Hedge funds, often associated with insider trading, contracted amid the market drop and played a smaller role in suspected insider trading on the Big Board, said John Malitzis, executive vice president of market surveillance at NYSE Regulation. He said a corresponding rise in classic cases of insider trading—where material information about a public security is exchanged and used in breach of confidence or fiduciary duty—was behind the overall increase.

"That's where we saw a shift in our referrals—to the relative of a corporate insider … or a colleague, or a member of a country club, or somebody in their inner circle," Mr. Malitzis told Reuters.

Slightly more than half of last year's referrals involved one or more hedge funds, down from 72% in 2007. The drop-off may be the result of an overall contraction in the hedge fund industry, where investor redemptions have forced the funds to liquidate positions, compounding the sell-off that centered on banks and other financial institutions.

"Were there leaks of important information on the profitability of banks, that insiders were taking advantage of?" Mr. Malitzis said. "That is absolutely a concern and a priority for us."

NYSE Regulation monitors trading and listing compliance for NYSE Euronext's U.S. operations. Since September, it has also been responsible for detecting insider trading in all NYSE-listed securities, wherever they trade in the United States. Its counterpart for Nasdaq listings, the Financial Industry Regulatory Authority, reported a similar rise in August.

Mr. Malitzis said volume spikes in the last minutes of trading, as well as big midday price swings, emerged as trends in 2008 that tipped off market police. A study by Credit Suisse showed that 17% of trading volume on the Standard & Poor's 500 stock index took place in the final half-hour of trading in November, up from 12% in 2006 and 2007.

Generational Ignorance

Insider trading spiked in the late 1980s, highlighted by the 1989 mass indictment for racketeering and securities fraud of U.S. financier Michael Milken, who was ultimately charged with lesser violations.

A sharp regulatory crackdown was followed by a quiet 1990s, but the number of cases has risen steadily over the last five years. Mr. Malitzis, 41, said the average trader working today "was probably in elementary school" during the late 1980s crackdown.

"When a new generation comes up that wasn't front row to the lessons of the late '80s, they think it's easy to do and no one's going to catch them," he said. "But the fact is it's very easy for us to catch these folks.
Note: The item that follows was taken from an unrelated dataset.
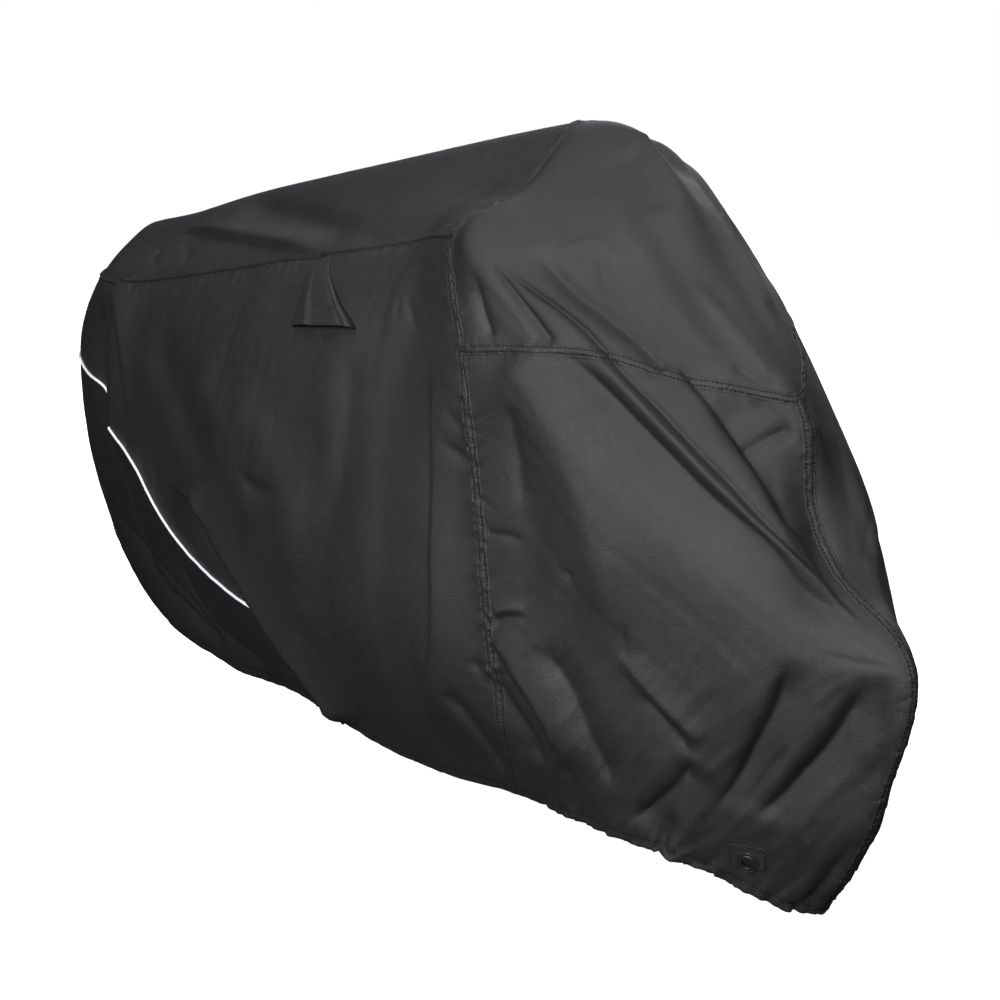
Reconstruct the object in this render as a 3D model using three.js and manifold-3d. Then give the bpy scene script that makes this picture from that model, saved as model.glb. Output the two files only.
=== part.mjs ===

And I think they're learning the hard way."

Most of NYSE Regulation's referrals are fully investigated by the SEC. It is unclear how many result in convictions. In October, the SEC said it brought 671 enforcement actions during its 2008 fiscal year, with insider trading up 25% and market manipulation up 45% from the previous year.

A sweeping investigation launched last summer into market rumors, as well as the temporary ban on short selling financial stocks, dominated much regulatory attention in a year mired in recession.

"Whenever you have major disruptions in price, you're going to have allegations of manipulation," said James Angel, associate professor of finance at Georgetown University's McDonough School of Business, who is currently writing a paper on wide oil market swings. "But manipulation is hard to prove because one man's manipulation is another man's price discovery."